**WHAT TO WORK ON**: Below are entries. Copy exactly the lines running from the line that holds "shank = hasp_sheet + lid_wall + 4" to the line that holds "obj.data.transform(world)", with both ends included.

[Start SUPPLIED DATA]

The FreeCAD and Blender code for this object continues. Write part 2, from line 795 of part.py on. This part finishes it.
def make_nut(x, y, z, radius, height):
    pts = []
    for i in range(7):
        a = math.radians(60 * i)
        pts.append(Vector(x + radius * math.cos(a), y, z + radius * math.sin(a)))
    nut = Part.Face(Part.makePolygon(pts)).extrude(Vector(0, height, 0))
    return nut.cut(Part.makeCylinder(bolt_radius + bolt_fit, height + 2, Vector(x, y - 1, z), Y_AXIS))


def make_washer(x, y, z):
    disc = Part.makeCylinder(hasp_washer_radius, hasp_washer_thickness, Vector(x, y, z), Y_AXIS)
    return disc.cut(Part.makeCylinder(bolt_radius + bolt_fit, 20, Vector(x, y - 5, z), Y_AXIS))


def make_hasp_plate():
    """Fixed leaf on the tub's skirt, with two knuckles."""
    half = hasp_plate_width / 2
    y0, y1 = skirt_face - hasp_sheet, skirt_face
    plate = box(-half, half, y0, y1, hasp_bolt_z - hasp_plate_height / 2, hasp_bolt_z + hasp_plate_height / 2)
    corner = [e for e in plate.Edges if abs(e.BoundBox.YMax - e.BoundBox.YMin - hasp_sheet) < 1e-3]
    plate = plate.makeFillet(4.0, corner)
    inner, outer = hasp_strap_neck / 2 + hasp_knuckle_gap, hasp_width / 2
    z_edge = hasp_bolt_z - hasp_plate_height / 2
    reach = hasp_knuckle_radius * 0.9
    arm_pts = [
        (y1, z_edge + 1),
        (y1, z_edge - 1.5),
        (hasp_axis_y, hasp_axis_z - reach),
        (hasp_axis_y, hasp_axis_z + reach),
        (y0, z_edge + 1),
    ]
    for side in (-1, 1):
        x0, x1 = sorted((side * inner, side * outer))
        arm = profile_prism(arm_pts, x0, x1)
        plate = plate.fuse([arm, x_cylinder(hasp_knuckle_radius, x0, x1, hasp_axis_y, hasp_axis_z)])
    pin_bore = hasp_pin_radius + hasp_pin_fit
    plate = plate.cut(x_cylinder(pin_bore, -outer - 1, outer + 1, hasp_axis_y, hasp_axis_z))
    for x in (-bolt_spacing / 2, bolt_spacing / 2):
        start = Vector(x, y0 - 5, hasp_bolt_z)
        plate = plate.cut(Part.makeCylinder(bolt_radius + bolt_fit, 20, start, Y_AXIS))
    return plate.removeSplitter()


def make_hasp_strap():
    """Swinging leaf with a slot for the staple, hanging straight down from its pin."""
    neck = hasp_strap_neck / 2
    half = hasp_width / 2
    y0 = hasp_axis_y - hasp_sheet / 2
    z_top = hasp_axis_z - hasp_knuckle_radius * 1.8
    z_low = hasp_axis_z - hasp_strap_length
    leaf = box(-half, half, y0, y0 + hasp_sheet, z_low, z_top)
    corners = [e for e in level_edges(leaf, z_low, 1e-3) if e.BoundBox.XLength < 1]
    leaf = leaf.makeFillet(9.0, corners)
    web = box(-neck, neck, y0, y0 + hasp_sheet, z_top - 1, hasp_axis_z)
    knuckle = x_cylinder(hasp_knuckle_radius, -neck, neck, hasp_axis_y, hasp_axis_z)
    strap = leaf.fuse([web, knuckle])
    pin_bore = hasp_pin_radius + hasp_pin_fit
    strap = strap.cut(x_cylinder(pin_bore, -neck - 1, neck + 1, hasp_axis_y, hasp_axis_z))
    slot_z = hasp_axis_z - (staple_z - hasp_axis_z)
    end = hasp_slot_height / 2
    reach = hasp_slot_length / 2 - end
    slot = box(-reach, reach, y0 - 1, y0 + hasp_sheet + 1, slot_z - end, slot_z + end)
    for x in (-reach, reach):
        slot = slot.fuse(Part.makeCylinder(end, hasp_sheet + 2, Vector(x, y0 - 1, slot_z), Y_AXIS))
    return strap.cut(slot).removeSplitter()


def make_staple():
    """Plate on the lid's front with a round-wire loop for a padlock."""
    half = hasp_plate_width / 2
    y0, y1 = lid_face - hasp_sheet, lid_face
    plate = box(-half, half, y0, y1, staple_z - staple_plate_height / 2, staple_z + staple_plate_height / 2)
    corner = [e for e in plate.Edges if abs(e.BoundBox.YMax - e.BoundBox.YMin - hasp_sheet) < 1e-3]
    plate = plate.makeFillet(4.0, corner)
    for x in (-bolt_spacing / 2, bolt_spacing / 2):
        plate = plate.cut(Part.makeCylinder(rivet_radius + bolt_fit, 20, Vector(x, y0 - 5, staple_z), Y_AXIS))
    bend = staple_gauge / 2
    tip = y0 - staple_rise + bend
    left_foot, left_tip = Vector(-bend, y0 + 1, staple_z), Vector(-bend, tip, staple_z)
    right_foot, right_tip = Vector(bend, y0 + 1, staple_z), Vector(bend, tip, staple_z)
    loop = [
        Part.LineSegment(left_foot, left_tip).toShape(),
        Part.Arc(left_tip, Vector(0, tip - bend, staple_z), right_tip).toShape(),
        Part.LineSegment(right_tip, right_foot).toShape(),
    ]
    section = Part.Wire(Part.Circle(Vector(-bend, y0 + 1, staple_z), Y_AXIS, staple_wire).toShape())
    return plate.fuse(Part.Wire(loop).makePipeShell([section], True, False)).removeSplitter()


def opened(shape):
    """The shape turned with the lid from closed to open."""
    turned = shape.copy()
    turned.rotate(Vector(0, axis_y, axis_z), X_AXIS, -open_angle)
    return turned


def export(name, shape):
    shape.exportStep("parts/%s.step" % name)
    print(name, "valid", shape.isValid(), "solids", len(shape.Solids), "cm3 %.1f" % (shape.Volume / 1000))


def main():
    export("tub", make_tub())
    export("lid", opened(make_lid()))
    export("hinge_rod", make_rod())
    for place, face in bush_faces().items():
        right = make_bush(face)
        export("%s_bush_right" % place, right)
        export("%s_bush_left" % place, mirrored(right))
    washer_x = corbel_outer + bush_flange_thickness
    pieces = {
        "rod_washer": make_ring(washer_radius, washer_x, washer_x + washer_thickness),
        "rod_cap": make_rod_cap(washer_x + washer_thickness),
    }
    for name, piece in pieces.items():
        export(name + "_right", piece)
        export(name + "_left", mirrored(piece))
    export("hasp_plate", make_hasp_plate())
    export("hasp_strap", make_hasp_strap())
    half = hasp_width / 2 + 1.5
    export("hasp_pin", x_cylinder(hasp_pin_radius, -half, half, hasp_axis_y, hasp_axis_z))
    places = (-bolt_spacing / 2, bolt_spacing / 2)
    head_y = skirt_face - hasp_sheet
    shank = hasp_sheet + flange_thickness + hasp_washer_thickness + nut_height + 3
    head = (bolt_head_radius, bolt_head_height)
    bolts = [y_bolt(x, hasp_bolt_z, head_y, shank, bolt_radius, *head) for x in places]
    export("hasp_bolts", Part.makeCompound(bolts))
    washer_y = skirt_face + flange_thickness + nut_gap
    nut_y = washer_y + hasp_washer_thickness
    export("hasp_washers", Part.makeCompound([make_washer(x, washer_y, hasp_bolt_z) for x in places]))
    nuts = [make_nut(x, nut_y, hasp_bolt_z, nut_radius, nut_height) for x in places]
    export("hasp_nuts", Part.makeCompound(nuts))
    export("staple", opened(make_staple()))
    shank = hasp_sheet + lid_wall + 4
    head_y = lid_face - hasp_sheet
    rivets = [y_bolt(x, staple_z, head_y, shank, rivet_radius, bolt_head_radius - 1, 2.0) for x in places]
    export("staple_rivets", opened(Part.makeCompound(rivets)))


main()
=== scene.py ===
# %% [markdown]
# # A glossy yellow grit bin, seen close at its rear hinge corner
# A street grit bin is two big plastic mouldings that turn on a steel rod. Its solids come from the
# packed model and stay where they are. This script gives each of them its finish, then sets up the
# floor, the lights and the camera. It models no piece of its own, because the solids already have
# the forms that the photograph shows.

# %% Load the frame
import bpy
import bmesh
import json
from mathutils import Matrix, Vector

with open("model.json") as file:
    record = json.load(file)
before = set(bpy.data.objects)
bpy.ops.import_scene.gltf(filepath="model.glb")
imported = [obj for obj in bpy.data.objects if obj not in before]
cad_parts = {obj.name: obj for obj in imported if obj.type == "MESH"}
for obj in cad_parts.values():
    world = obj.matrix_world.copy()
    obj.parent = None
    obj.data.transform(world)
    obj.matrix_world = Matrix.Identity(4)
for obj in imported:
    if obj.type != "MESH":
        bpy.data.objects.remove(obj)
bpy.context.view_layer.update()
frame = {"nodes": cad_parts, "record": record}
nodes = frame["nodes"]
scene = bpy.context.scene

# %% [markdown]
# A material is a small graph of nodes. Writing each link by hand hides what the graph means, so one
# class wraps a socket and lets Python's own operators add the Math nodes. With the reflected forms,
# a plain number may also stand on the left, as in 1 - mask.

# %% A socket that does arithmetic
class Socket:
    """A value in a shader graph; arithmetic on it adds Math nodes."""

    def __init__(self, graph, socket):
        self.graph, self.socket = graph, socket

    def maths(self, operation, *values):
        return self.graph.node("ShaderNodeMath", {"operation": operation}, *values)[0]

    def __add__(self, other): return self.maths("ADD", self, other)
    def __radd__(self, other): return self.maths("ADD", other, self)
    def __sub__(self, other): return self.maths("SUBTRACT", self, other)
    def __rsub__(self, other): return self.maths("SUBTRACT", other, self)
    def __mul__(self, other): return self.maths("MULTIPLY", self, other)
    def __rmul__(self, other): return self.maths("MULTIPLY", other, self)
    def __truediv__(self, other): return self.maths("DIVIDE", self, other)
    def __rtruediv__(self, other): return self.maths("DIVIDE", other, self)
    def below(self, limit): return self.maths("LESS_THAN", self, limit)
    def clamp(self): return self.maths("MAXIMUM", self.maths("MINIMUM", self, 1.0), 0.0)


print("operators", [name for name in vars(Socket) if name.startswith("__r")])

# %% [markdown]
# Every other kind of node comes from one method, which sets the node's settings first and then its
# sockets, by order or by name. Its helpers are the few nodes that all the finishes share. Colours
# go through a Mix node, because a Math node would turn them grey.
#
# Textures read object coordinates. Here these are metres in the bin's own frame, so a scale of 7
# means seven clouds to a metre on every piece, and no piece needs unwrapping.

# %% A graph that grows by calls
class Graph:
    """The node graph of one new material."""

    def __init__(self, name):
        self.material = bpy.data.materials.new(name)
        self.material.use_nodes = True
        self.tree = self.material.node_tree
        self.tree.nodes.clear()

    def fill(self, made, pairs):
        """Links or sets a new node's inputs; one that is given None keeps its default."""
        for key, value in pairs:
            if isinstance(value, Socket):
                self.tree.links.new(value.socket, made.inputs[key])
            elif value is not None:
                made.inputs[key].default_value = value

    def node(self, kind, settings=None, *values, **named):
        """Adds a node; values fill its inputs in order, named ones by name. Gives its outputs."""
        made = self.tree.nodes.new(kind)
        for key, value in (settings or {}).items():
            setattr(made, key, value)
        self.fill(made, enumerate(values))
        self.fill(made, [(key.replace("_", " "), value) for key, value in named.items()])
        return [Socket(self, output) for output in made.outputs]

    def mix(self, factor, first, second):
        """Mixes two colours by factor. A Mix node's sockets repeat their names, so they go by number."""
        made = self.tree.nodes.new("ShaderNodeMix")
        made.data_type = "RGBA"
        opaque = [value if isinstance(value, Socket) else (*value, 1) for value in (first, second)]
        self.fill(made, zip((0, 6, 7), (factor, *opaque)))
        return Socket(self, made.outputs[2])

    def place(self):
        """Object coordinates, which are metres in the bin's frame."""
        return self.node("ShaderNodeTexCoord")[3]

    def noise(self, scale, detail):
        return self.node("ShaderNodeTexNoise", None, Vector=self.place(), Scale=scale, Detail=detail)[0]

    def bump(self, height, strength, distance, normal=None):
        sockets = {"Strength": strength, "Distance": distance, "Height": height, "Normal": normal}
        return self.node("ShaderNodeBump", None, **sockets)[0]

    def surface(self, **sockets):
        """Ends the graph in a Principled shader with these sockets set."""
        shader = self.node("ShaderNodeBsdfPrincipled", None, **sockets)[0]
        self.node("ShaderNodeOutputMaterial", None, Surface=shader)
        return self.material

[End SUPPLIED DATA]
[Start SUPPLIED DATA]

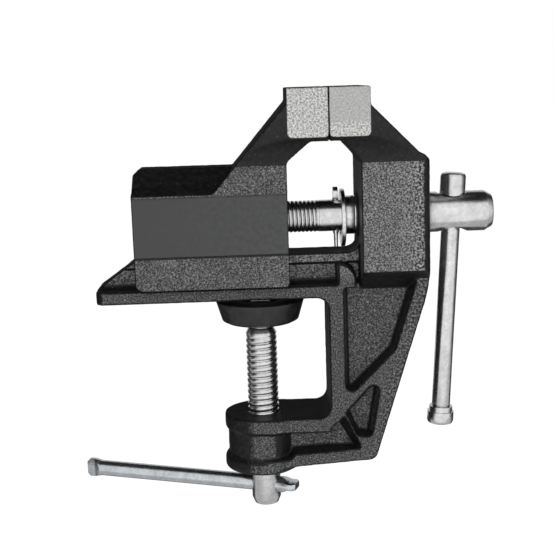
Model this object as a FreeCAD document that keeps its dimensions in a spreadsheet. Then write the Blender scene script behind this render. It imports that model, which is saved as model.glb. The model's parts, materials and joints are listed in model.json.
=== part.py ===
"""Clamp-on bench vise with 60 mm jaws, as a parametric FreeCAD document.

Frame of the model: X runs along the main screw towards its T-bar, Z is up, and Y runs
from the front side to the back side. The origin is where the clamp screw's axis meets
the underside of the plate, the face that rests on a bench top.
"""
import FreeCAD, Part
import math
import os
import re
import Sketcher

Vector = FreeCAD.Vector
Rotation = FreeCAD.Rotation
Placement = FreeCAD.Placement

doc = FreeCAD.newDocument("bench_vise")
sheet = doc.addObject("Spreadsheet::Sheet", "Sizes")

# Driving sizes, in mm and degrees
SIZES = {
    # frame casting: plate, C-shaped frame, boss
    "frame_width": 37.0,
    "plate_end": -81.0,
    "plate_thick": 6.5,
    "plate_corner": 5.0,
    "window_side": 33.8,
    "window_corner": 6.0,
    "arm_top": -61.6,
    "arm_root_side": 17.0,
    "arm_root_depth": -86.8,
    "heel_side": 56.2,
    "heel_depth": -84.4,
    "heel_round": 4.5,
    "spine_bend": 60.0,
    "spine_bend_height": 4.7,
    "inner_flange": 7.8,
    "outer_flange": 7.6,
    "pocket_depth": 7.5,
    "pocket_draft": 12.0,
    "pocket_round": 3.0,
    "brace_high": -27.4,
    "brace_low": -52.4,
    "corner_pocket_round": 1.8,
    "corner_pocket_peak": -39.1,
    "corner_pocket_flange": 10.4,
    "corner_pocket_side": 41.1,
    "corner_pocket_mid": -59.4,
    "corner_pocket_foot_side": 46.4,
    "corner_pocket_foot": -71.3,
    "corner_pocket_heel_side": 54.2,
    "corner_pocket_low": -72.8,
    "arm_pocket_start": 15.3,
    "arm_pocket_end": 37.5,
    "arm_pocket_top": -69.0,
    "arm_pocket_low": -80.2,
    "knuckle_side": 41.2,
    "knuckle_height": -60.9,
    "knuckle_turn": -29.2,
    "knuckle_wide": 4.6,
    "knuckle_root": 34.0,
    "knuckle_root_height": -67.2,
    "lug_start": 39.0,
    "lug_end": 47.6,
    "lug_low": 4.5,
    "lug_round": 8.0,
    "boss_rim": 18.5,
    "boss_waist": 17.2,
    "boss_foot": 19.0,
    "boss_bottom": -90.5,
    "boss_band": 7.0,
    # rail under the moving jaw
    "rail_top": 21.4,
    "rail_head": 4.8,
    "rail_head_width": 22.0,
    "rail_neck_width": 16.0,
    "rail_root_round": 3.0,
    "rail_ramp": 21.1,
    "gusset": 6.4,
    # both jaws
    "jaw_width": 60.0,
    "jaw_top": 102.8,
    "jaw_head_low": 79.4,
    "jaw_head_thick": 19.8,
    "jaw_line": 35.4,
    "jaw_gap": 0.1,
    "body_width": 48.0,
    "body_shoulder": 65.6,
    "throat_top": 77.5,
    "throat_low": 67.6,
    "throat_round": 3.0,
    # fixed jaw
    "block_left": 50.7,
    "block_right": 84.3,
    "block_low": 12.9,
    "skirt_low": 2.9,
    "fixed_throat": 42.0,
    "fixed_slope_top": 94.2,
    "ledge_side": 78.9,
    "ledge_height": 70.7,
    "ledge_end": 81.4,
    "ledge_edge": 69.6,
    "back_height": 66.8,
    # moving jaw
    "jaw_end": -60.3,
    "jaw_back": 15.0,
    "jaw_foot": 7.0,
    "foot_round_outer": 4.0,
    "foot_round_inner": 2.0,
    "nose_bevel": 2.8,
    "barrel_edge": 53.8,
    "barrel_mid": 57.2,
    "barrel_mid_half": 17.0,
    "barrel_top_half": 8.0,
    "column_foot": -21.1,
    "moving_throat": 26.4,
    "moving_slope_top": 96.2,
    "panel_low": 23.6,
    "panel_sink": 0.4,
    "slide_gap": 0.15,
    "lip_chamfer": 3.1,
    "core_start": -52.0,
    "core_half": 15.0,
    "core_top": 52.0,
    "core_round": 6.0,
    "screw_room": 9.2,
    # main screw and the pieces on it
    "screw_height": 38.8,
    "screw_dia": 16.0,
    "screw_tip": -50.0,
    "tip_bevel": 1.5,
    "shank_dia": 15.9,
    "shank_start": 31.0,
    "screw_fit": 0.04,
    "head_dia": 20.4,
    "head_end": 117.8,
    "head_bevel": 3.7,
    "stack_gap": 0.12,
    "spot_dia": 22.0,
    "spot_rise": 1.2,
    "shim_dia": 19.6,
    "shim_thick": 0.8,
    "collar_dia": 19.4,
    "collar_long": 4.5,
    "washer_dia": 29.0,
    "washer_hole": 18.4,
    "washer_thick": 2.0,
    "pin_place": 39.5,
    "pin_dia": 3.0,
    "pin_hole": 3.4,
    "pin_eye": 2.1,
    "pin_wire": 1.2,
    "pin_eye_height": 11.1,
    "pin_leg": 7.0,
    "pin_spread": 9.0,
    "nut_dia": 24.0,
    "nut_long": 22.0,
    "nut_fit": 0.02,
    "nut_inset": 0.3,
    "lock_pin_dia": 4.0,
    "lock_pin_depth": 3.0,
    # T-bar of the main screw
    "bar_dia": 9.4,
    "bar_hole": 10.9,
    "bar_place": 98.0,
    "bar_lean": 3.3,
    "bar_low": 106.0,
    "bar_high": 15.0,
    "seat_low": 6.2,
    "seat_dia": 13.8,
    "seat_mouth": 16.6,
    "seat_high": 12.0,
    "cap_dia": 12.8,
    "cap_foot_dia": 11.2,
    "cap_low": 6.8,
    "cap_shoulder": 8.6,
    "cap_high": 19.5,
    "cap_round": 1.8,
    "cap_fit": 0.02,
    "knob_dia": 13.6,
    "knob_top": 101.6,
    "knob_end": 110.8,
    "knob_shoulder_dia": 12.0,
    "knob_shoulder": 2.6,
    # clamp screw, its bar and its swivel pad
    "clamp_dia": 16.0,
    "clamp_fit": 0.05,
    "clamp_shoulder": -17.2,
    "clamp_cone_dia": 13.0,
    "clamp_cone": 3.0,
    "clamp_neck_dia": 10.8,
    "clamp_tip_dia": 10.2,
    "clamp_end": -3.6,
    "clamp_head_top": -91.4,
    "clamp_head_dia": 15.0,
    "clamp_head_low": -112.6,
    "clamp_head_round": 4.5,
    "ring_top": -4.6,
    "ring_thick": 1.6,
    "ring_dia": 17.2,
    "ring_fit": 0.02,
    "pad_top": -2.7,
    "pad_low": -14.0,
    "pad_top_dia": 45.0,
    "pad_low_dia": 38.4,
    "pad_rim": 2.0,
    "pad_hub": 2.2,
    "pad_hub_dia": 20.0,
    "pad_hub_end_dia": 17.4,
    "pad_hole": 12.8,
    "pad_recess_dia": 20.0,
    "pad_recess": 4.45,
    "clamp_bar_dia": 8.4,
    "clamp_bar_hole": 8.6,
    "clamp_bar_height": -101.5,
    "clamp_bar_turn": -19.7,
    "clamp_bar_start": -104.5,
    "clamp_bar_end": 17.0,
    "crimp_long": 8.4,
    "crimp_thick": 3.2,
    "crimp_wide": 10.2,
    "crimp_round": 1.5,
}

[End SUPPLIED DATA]

**EXERCISE RESULT**:
    shank = hasp_sheet + lid_wall + 4
    head_y = lid_face - hasp_sheet
    rivets = [y_bolt(x, staple_z, head_y, shank, rivet_radius, bolt_head_radius - 1, 2.0) for x in places]
    export("staple_rivets", opened(Part.makeCompound(rivets)))


main()
=== scene.py ===
# %% [markdown]
# # A glossy yellow grit bin, seen close at its rear hinge corner
# A street grit bin is two big plastic mouldings that turn on a steel rod. Its solids come from the
# packed model and stay where they are. This script gives each of them its finish, then sets up the
# floor, the lights and the camera. It models no piece of its own, because the solids already have
# the forms that the photograph shows.

# %% Load the frame
import bpy
import bmesh
import json
from mathutils import Matrix, Vector

with open("model.json") as file:
    record = json.load(file)
before = set(bpy.data.objects)
bpy.ops.import_scene.gltf(filepath="model.glb")
imported = [obj for obj in bpy.data.objects if obj not in before]
cad_parts = {obj.name: obj for obj in imported if obj.type == "MESH"}
for obj in cad_parts.values():
    world = obj.matrix_world.copy()
    obj.parent = None
    obj.data.transform(world)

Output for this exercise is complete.